Task brief: Restate the complete material exactly.
┌─ Supplied information
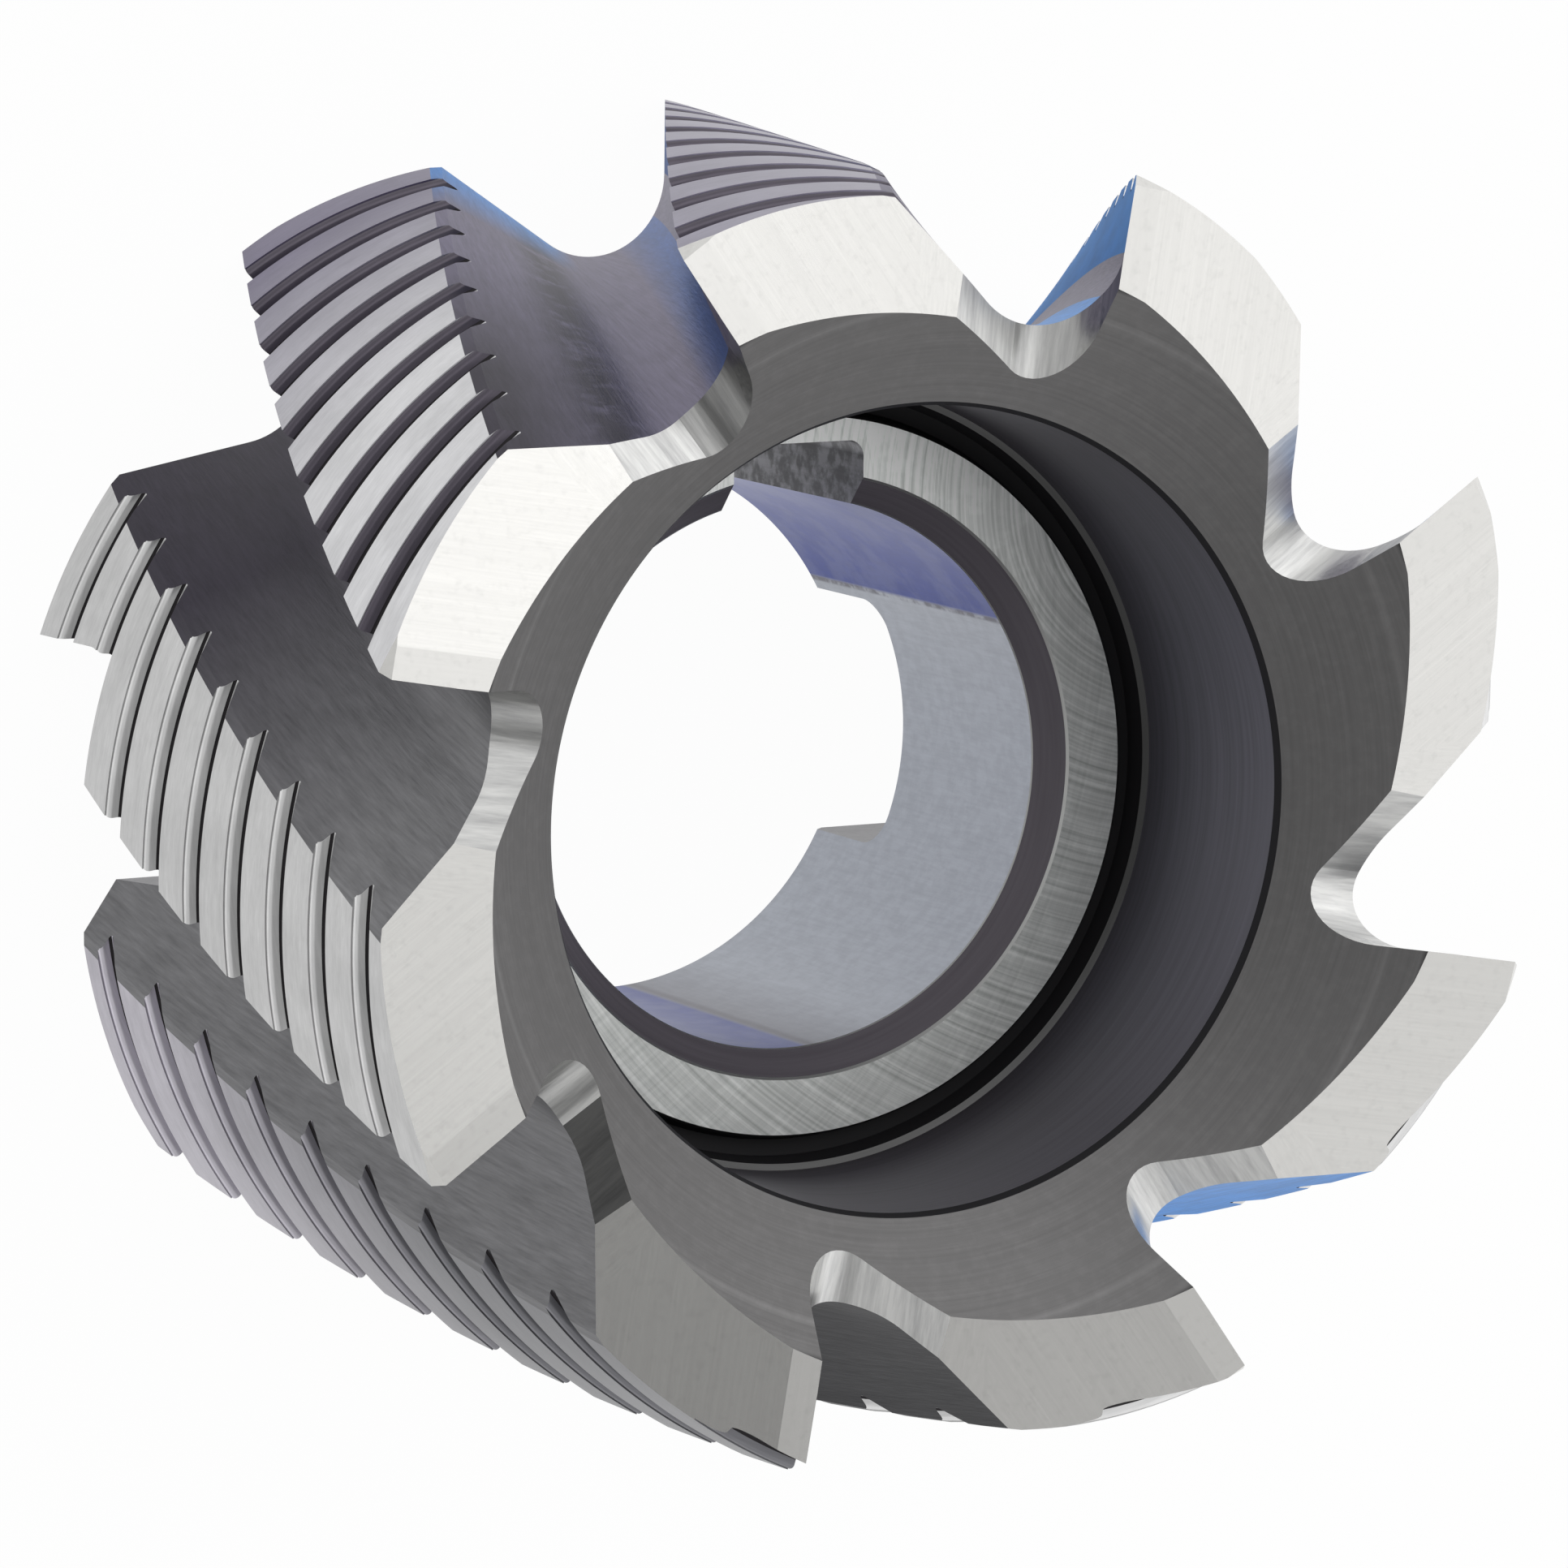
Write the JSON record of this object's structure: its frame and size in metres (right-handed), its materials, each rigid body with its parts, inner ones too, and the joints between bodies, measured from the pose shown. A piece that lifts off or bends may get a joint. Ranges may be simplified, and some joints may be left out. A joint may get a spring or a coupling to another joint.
{
  "type": "shell end mill",
  "caption": "Shell end mill: a short ringed steel cutter with helical grooved teeth, end gashes, a deep counterbore, and a keyed bore with a drive slot across its back.",
  "frame": {"origin": "on the cutter's axis, in the plane of its flat back face", "axes": "+Z along the cutter's axis from the back face to the cutting end, X along the drive slot, +Y towards the keyway"},
  "size_m": [0.063, 0.063, 0.04],
  "materials": {
    "tool_steel": "milled and ground, flutes and cone matt grey, lands and seat bright"
  },
  "bodies": {
    "root": {"shell_end_mill": "tool_steel"}
  },
  "joints": []
}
└─
Exercise result:
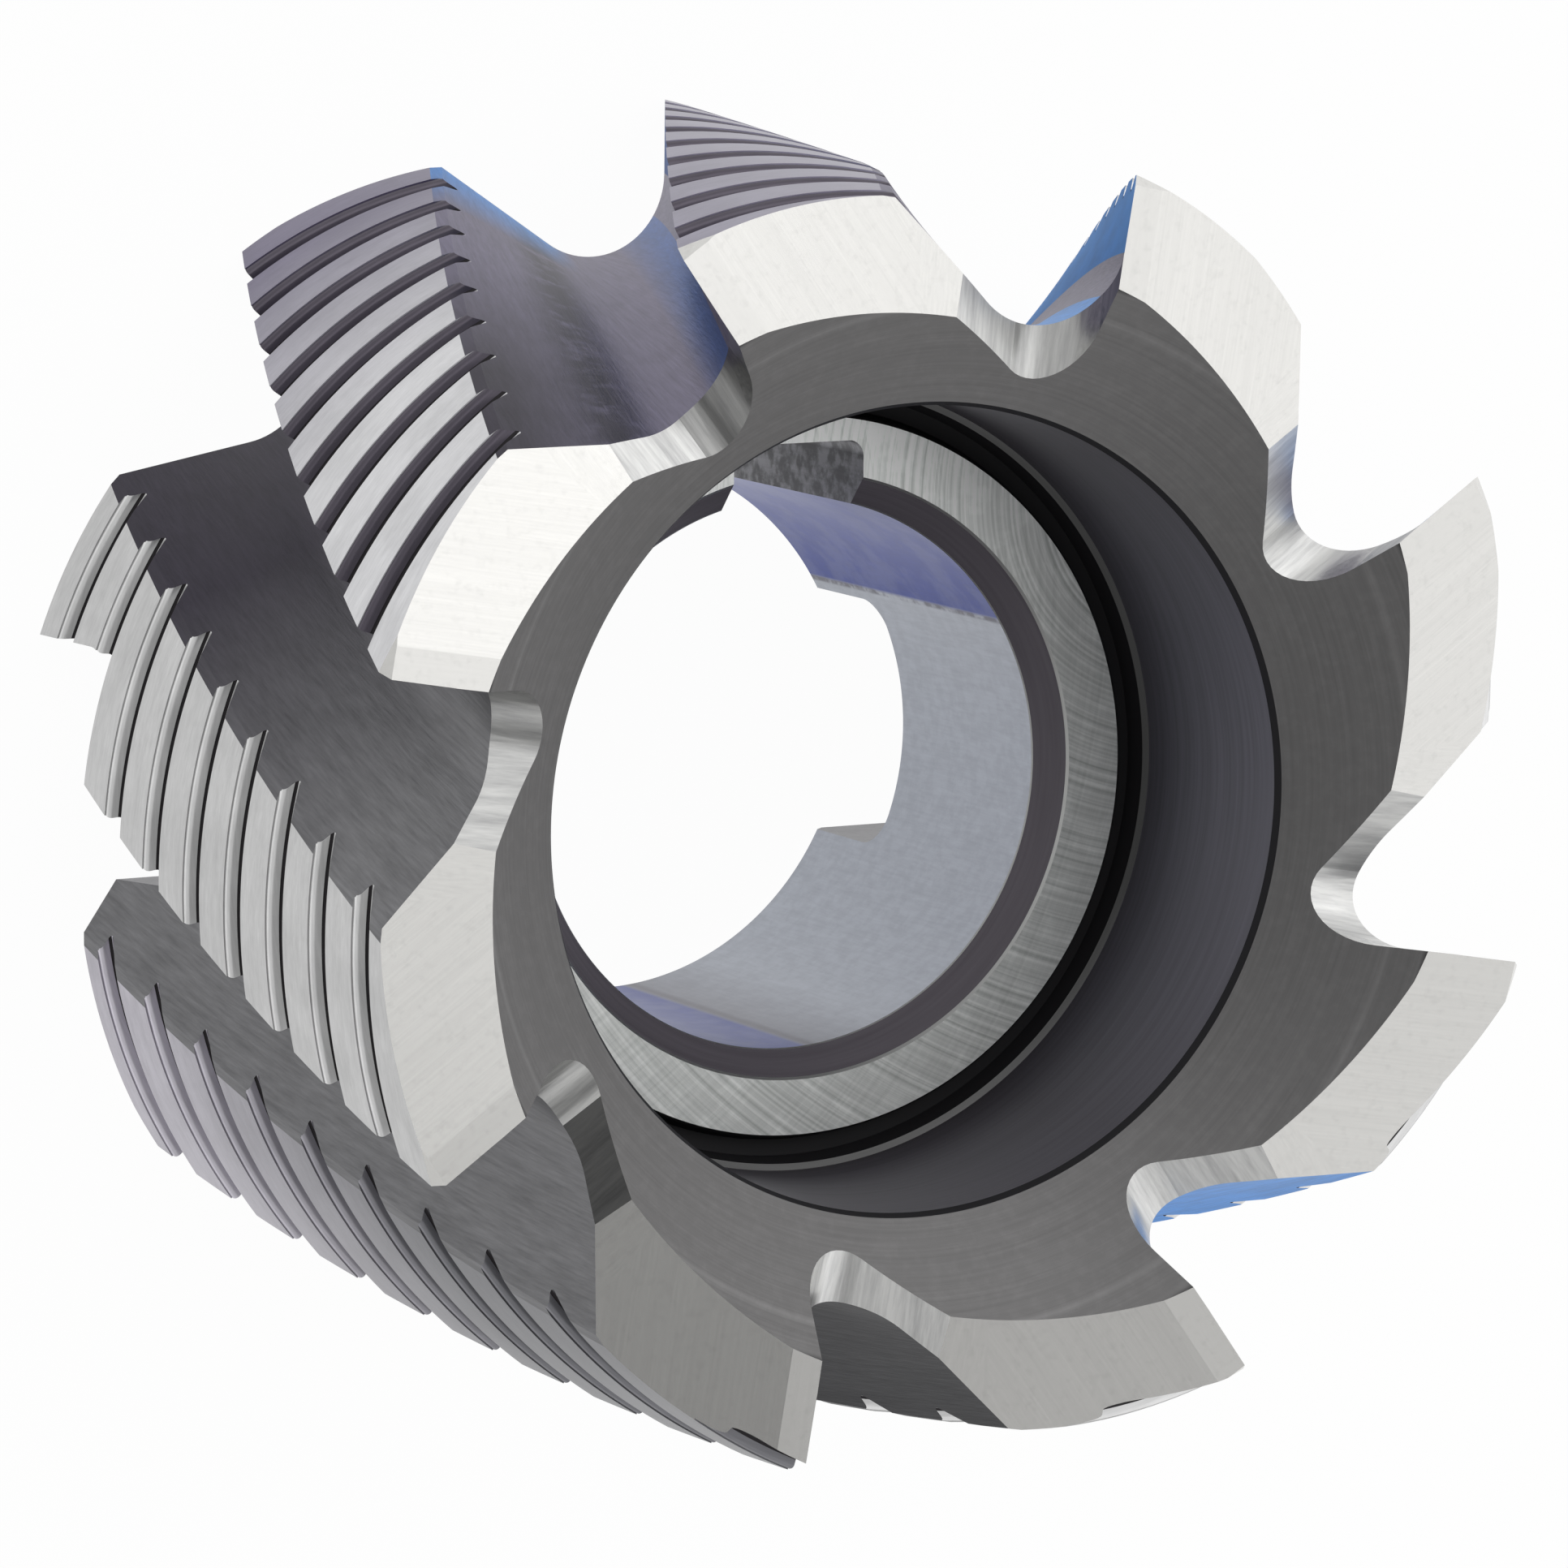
Write the JSON record of this object's structure: its frame and size in metres (right-handed), its materials, each rigid body with its parts, inner ones too, and the joints between bodies, measured from the pose shown. A piece that lifts off or bends may get a joint. Ranges may be simplified, and some joints may be left out. A joint may get a spring or a coupling to another joint.
{
  "type": "shell end mill",
  "caption": "Shell end mill: a short ringed steel cutter with helical grooved teeth, end gashes, a deep counterbore, and a keyed bore with a drive slot across its back.",
  "frame": {"origin": "on the cutter's axis, in the plane of its flat back face", "axes": "+Z along the cutter's axis from the back face to the cutting end, X along the drive slot, +Y towards the keyway"},
  "size_m": [0.063, 0.063, 0.04],
  "materials": {
    "tool_steel": "milled and ground, flutes and cone matt grey, lands and seat bright"
  },
  "bodies": {
    "root": {"shell_end_mill": "tool_steel"}
  },
  "joints": []
}